§ The exercise:
Work out how many lines of the listing hold the string "joints". Answer with that number alone.

::: Supplied information

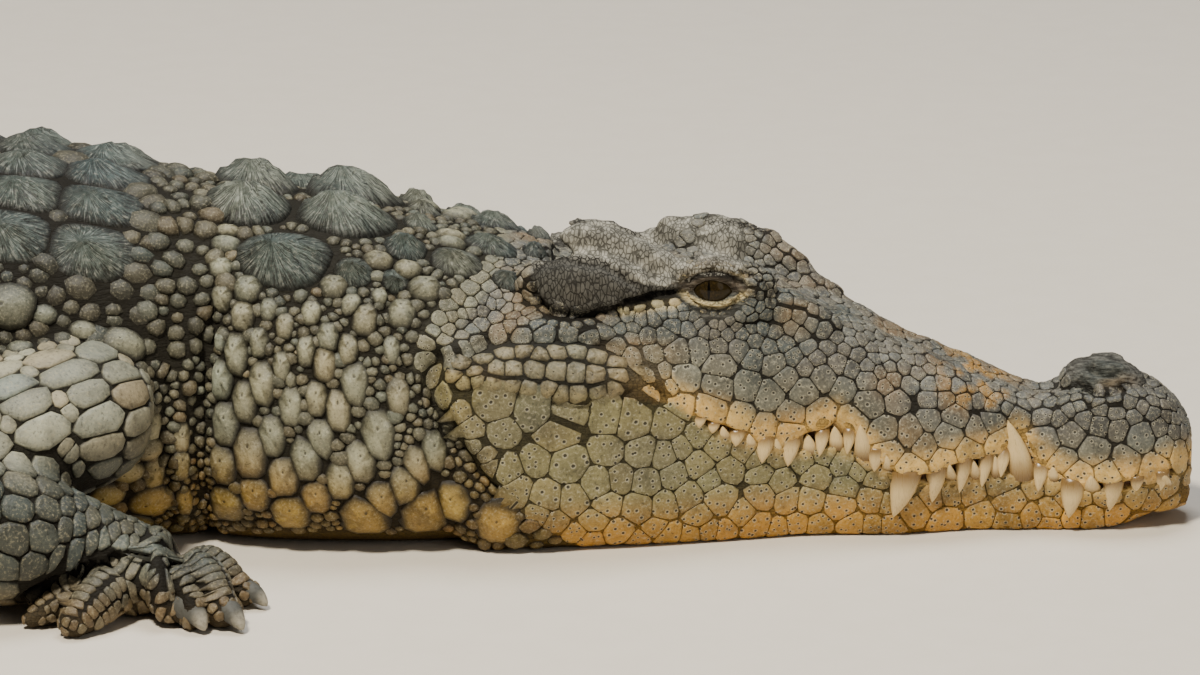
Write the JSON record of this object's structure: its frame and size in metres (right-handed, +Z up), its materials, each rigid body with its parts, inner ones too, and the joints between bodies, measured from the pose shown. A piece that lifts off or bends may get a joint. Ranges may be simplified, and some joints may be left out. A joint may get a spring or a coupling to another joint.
{
  "type": "nile crocodile model",
  "caption": "Still life-size model of a Nile crocodile resting on its belly, jaws closed on the floor, legs folded out and tail laid in a slow curve.",
  "frame": {"origin": "on the floor under the middle of the trunk, at the belly's flat", "axes": "+X along the body towards the snout, +Y the animal's left, +Z up"},
  "size_m": [3.562, 0.9224, 0.294],
  "materials": {
    "hide": "horny scales, dark grey olive above, pale yellow olive on throat and flanks",
    "jaw_hide": "smooth horny skin, olive yellow, with flat cracked plates",
    "eye": "wet glossy eye, dark olive brown with an upright pupil",
    "claw": "polished horn, grey brown with a paler point"
  },
  "bodies": {
    "root": {"head": "hide", "lower_jaw": "jaw_hide", "eye_right": "eye", "eye_left": "eye", "neck": "hide", "trunk": "hide", "tail_base": "hide", "tail_middle": "hide", "tail_end": "hide", "foreleg_upper_right": "hide", "foreleg_lower_right": "hide", "forefoot_right": "hide", "foreclaw_1_right": "claw", "foreclaw_2_right": "claw", "foreclaw_3_right": "claw", "foreleg_upper_left": "hide", "foreleg_lower_left": "hide", "forefoot_left": "hide", "foreclaw_1_left": "claw", "foreclaw_2_left": "claw", "foreclaw_3_left": "claw", "hindleg_upper_right": "hide", "hindleg_lower_right": "hide", "hindfoot_right": "hide", "hindclaw_1_right": "claw", "hindclaw_2_right": "claw", "hindclaw_3_right": "claw", "hindleg_upper_left": "hide", "hindleg_lower_left": "hide", "hindfoot_left": "hide", "hindclaw_1_left": "claw", "hindclaw_2_left": "claw", "hindclaw_3_left": "claw"}
  },
  "joints": []
}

::::::

§ Solution:
2